When that was written, the song ‘Hot Diggety’ was the top performer in a survey of sheet music and record sales, plus radio airplay. But The Loft was especially known for its enthusiasm for jazz. US singer Carmen Macrae was astonished when she was told that Foley loved an album of hers so much he took every other disc down from his racks, so that only Macrae’s was on display.
Simon Grigg’s history of record retailing in Auckland makes me want something similar about Wellington. My experiences only go back to the mid-1970s, visiting James Smith’s, DIC, and eventually the hip discounter Chelsea and the master, Colin Morris. (Though I spent most money at Silvio’s second-hand record emporium.)
During the war, HMV would close its Cuba Street store for dinner on Friday nights. When it reopened half-an-hour later, there would be crowds waiting to rush in and fight over the two small boxes of new 78s that HMV had managed to import that week.

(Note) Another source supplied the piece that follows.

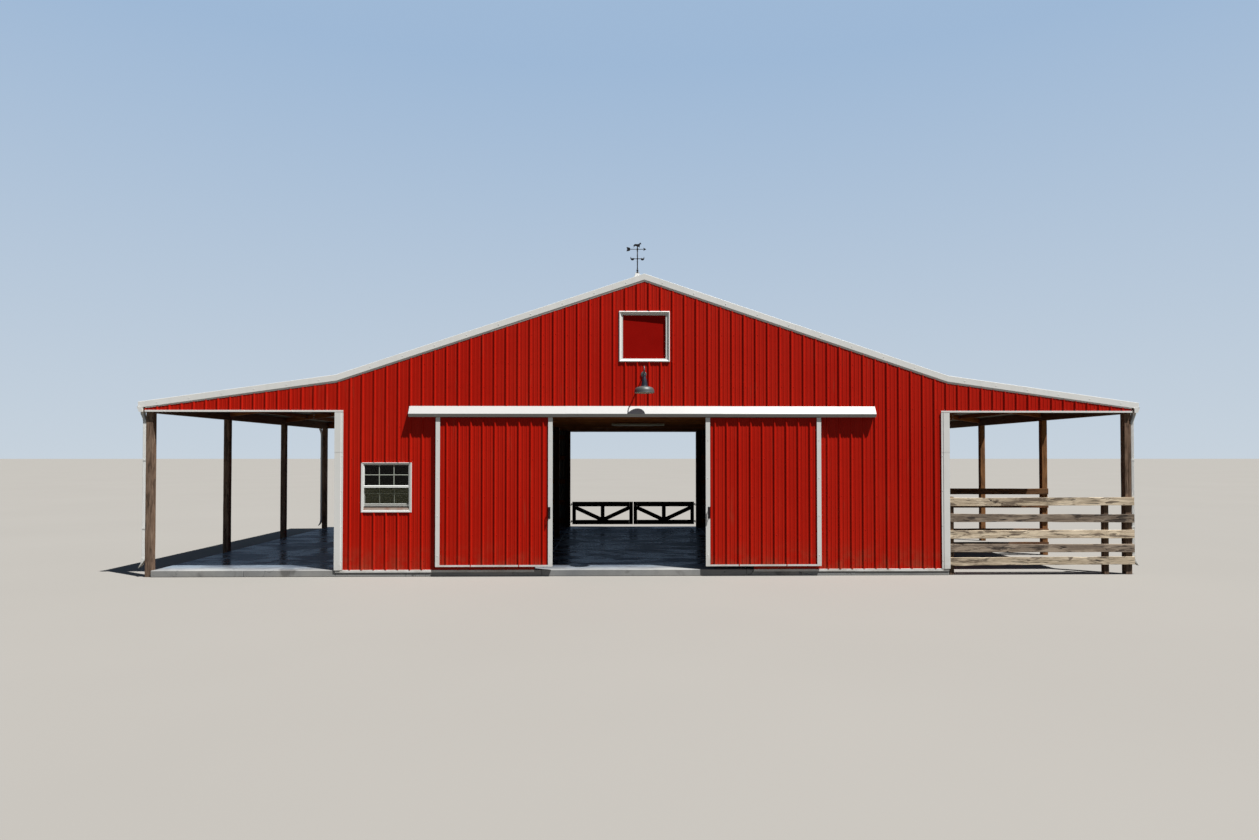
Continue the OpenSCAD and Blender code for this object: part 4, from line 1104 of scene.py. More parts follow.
S = Solid("inner_post_timbers")
for sx in (-1, 1):
    for y in (-4.442, -1.524, 1.524, 4.442):
        k += 1
        timber(S, (sx * 5.740, y, SLAB), (sx * 5.740, y, rund(5.81) - 0.001), (1, 0, 0), (0, 1, 0), 0.138, 0.138, k, c=0.005, warp=0.0005, wane=0.001, check=0.010, step=0.14)
    for x, y in ((2.170, -4.442), (2.120, -1.524), (2.120, 1.524), (2.000, 4.442)):
        k += 1
        timber(S, (sx * x, y, SLAB), (sx * x, y, 3.060), (1, 0, 0), (0, 1, 0), 0.138, 0.138, k, c=0.005, warp=0.0008, wane=0.001, check=0.010, step=0.12)
S.make([INNER_WOOD], replaces=["inner_posts"])

JOISTS = [-4.272 + i * 8.544 / 14 for i in range(15)]
S = Solid("loft_joist_timbers")
for y in JOISTS:
    for a, b in ((-5.631, -2.12), (-2.118, 2.118), (2.12, 5.631)):
        k += 1
        timber(S, (a, y, 3.1525), (b, y, 3.1525), (0, 1, 0), (0, 0, 1), 0.037, 0.184, k, warp=0.0006, c=0.002, step=0.9)
S.make([FRAME_X], replaces=["loft_joists"])
S = Solid("loft_rim_beams")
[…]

But by 1957, for example, someone wanting a scarce copy of My Fair Lady in downtown Wellington could visit The Record Shop, Discville at Fears, Dixon Maddevers, the Record Grotto and Coffee Bar at Gurney’s Electric Company, James Smith’s, the Record Bar in the DIC, and two branches of the Lamphouse.
Now, between Parson’s for classical at the beginning of Lambton Quay, and Slow Boat and Real Groovy at the top end of Cuba, walking through Wellington is a long, dismal trek for anyone wanting a hip discery. But there are a lot of singing ghosts.